ENTRIES SHOWN:
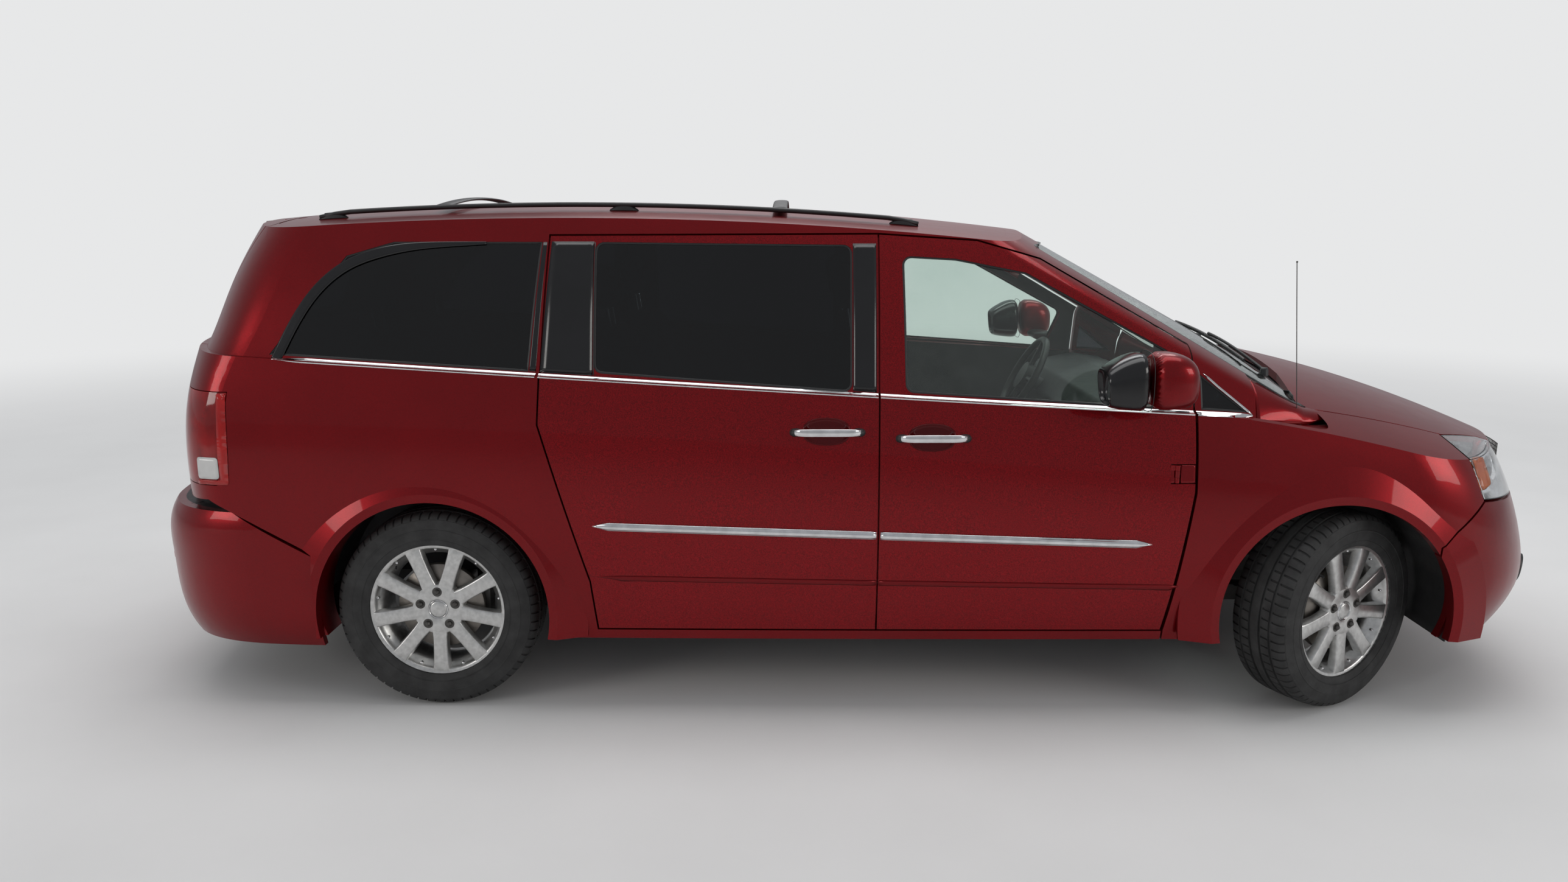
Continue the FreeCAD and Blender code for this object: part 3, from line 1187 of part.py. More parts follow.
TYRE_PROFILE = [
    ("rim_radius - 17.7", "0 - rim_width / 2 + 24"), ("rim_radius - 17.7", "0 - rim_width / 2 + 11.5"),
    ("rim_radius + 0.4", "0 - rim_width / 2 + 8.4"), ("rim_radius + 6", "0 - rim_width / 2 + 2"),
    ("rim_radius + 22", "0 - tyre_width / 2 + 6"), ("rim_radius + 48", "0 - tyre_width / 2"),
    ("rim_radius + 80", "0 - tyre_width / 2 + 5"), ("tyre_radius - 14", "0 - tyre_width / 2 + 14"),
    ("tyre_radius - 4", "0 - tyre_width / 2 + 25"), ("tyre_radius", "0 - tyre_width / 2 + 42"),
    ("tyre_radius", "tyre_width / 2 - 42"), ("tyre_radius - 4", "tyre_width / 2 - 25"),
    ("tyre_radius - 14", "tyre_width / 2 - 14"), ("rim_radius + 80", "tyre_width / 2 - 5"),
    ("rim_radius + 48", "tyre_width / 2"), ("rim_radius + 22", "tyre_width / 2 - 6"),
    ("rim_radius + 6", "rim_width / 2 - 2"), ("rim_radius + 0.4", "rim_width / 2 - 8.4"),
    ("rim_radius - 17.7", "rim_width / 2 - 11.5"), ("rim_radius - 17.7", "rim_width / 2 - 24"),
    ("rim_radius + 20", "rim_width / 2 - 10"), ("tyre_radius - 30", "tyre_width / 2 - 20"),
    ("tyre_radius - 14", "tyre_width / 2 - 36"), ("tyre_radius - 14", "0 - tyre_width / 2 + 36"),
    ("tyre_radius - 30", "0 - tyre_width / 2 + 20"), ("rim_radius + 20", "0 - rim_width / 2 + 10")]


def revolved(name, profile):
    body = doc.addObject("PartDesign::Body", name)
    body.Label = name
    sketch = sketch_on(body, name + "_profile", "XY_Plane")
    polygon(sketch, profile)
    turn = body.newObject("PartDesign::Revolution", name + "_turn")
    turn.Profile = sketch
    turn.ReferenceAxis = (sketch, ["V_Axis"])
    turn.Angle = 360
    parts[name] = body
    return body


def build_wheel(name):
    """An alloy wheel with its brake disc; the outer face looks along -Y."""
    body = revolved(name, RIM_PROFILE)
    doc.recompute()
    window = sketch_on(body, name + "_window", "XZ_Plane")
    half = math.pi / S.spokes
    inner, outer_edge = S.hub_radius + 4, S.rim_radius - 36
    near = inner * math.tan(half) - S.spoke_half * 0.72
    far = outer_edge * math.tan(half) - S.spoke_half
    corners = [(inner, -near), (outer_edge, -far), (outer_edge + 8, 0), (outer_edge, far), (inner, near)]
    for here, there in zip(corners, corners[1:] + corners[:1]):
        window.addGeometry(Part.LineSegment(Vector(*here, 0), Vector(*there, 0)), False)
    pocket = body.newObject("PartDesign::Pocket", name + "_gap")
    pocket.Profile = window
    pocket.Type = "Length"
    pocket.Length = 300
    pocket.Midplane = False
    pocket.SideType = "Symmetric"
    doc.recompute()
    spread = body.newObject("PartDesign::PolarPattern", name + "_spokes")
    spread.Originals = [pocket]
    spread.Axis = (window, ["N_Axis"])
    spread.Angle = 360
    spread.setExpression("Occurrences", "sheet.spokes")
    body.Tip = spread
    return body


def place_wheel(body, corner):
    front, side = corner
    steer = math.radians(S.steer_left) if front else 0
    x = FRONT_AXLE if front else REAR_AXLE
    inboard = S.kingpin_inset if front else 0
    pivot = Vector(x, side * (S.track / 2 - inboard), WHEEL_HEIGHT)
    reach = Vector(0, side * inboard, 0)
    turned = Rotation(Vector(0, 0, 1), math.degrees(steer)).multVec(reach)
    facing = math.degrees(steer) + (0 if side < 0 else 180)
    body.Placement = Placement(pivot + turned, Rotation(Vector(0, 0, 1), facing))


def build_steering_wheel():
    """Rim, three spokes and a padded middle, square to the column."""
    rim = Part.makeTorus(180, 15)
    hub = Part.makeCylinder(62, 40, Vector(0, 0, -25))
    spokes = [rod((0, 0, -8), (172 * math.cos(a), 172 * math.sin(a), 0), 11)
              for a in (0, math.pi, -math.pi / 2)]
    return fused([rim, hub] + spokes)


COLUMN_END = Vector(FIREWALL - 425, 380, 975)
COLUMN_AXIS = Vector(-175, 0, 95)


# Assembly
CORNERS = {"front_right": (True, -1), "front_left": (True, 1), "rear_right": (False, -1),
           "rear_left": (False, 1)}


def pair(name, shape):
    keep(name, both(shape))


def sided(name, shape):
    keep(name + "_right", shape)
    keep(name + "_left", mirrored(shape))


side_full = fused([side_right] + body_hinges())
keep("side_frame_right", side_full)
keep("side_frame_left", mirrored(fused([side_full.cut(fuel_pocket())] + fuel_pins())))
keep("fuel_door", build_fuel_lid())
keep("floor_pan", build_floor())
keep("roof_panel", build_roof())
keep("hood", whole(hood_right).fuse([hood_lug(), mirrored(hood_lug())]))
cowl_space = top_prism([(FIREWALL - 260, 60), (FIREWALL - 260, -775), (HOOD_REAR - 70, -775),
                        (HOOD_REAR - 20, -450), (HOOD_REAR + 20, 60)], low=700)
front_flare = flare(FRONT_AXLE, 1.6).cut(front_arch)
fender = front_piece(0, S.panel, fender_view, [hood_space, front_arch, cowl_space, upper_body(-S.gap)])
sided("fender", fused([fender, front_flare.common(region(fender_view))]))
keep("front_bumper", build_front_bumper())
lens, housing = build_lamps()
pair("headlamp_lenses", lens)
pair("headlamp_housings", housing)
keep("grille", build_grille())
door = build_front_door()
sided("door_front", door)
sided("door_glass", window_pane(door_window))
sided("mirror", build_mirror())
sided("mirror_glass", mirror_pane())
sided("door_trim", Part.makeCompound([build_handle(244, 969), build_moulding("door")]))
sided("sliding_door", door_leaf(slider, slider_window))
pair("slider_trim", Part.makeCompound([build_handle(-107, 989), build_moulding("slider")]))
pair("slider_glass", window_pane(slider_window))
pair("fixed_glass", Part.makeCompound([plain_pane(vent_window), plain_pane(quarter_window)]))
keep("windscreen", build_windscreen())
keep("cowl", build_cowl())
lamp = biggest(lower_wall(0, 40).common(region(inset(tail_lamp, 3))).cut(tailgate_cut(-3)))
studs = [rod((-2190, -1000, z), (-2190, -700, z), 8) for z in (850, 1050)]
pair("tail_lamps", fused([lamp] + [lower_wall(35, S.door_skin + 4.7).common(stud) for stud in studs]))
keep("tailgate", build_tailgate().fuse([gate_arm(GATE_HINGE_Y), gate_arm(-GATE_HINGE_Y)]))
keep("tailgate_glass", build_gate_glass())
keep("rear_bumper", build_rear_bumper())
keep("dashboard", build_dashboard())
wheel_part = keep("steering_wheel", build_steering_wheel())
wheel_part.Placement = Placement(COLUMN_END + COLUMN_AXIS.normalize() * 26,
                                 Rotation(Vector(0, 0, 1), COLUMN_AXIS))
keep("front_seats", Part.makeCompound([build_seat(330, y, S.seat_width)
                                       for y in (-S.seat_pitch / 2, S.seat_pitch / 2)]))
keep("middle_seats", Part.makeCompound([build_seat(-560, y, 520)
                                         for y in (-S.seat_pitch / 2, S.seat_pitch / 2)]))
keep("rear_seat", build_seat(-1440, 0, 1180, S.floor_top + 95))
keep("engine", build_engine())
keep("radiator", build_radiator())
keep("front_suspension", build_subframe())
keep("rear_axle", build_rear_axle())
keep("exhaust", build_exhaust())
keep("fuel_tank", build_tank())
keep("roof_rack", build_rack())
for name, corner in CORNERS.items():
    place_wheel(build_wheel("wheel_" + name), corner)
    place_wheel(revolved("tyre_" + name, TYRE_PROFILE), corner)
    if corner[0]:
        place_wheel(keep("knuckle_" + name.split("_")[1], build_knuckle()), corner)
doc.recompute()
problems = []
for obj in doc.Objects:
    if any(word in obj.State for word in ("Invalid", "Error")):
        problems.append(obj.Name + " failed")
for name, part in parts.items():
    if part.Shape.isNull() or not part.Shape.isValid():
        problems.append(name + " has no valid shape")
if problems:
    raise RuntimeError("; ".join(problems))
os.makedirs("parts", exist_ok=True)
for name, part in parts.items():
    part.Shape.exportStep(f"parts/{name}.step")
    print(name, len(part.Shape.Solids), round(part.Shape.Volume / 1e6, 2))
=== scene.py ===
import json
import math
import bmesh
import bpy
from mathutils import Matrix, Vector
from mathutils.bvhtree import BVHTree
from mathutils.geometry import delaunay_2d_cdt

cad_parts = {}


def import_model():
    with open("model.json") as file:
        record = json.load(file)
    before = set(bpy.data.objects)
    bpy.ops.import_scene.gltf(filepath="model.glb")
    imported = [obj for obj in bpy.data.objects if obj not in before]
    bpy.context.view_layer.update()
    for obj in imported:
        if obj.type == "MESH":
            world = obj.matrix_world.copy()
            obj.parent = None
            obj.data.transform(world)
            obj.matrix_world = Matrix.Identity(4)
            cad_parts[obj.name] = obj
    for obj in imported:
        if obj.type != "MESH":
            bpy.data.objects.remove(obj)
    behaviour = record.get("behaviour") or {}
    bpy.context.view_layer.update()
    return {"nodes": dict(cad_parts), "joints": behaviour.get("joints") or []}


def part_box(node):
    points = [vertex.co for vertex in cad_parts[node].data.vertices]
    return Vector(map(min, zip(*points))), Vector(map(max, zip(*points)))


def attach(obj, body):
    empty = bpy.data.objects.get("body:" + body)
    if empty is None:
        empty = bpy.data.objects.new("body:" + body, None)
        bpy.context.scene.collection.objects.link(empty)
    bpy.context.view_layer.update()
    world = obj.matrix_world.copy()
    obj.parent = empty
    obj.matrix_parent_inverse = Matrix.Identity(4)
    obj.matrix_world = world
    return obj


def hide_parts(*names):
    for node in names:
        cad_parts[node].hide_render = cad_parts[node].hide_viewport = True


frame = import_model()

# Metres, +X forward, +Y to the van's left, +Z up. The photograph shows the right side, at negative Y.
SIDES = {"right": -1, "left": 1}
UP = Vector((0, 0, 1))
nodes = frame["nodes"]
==
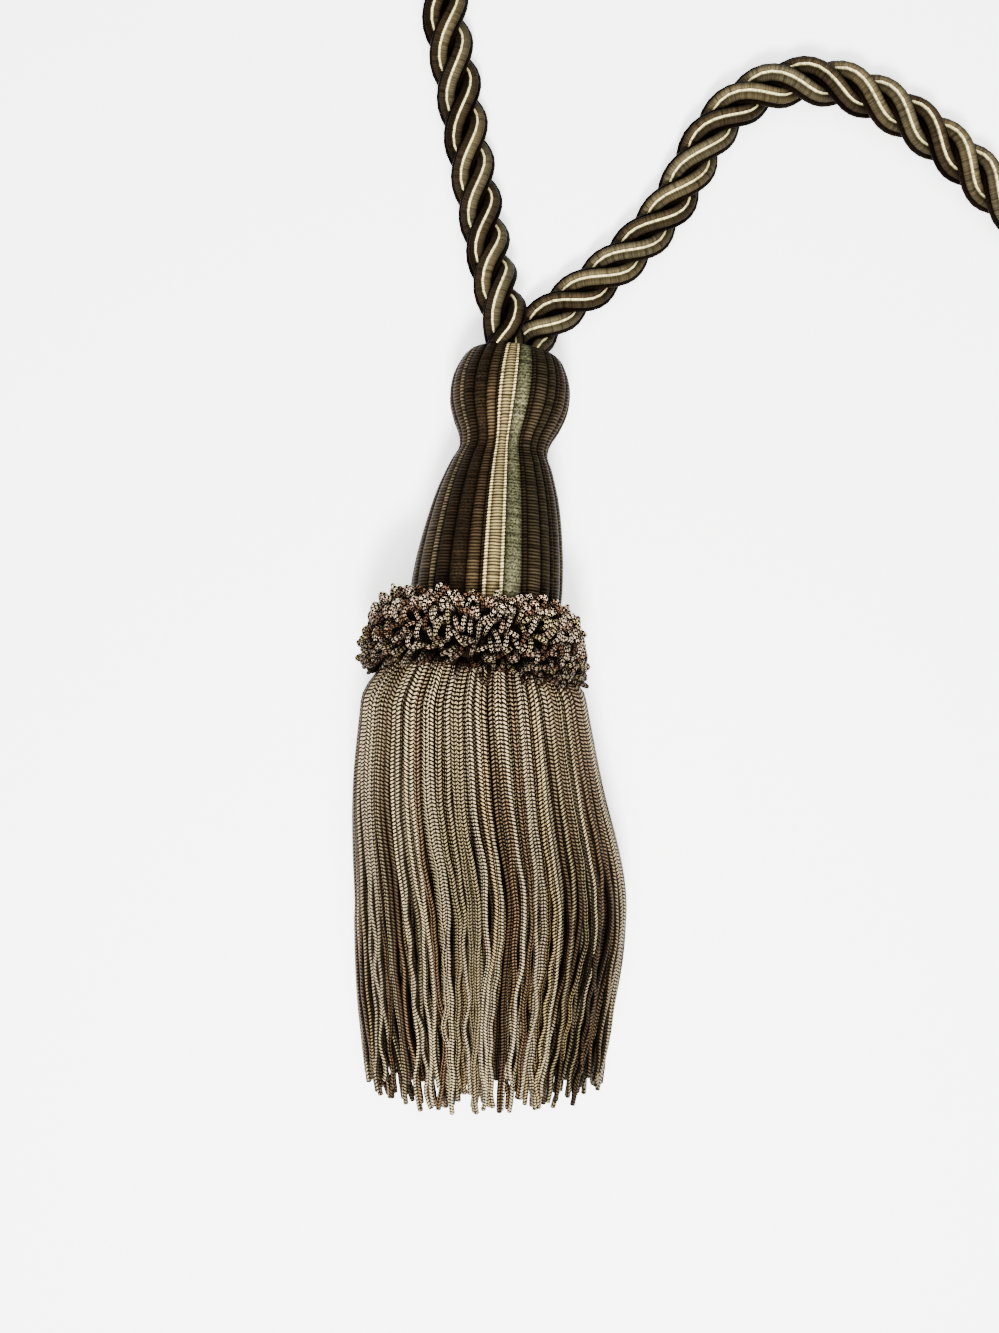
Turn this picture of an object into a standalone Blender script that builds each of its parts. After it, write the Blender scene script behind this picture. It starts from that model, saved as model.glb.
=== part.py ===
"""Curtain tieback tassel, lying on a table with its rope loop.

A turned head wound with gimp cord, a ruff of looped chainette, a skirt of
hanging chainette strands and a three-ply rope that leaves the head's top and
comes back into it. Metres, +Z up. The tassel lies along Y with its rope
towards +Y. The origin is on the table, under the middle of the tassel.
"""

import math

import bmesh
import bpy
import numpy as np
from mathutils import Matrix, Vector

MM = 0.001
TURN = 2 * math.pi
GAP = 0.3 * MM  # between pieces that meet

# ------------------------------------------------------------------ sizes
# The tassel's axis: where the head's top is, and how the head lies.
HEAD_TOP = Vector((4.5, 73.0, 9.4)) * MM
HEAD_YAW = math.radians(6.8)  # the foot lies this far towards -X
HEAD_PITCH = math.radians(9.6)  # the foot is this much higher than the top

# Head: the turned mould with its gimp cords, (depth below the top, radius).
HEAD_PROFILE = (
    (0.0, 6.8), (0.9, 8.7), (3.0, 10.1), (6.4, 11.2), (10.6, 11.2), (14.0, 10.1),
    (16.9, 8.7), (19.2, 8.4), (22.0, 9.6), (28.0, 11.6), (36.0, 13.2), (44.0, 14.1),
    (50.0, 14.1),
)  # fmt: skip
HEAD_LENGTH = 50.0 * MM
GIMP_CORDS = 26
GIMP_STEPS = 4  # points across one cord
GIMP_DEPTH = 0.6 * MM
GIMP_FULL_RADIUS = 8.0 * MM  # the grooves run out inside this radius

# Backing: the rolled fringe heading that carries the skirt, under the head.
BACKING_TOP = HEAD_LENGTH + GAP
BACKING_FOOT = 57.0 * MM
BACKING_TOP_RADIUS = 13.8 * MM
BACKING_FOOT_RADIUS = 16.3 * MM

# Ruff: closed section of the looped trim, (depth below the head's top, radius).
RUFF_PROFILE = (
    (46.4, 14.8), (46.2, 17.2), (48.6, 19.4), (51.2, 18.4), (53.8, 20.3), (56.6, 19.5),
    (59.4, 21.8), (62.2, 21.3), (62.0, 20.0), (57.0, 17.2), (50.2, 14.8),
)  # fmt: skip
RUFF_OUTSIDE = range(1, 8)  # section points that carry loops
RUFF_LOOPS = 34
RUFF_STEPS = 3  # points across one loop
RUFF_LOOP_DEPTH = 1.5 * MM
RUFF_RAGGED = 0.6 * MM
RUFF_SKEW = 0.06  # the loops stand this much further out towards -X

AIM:
Among the entries above, find the line with "Turn this picture" and the line with "its rope loop."; give again exactly these two lines and all lines between them.

PROBLEM SOLUTION:
Turn this picture of an object into a standalone Blender script that builds each of its parts. After it, write the Blender scene script behind this picture. It starts from that model, saved as model.glb.
=== part.py ===
"""Curtain tieback tassel, lying on a table with its rope loop.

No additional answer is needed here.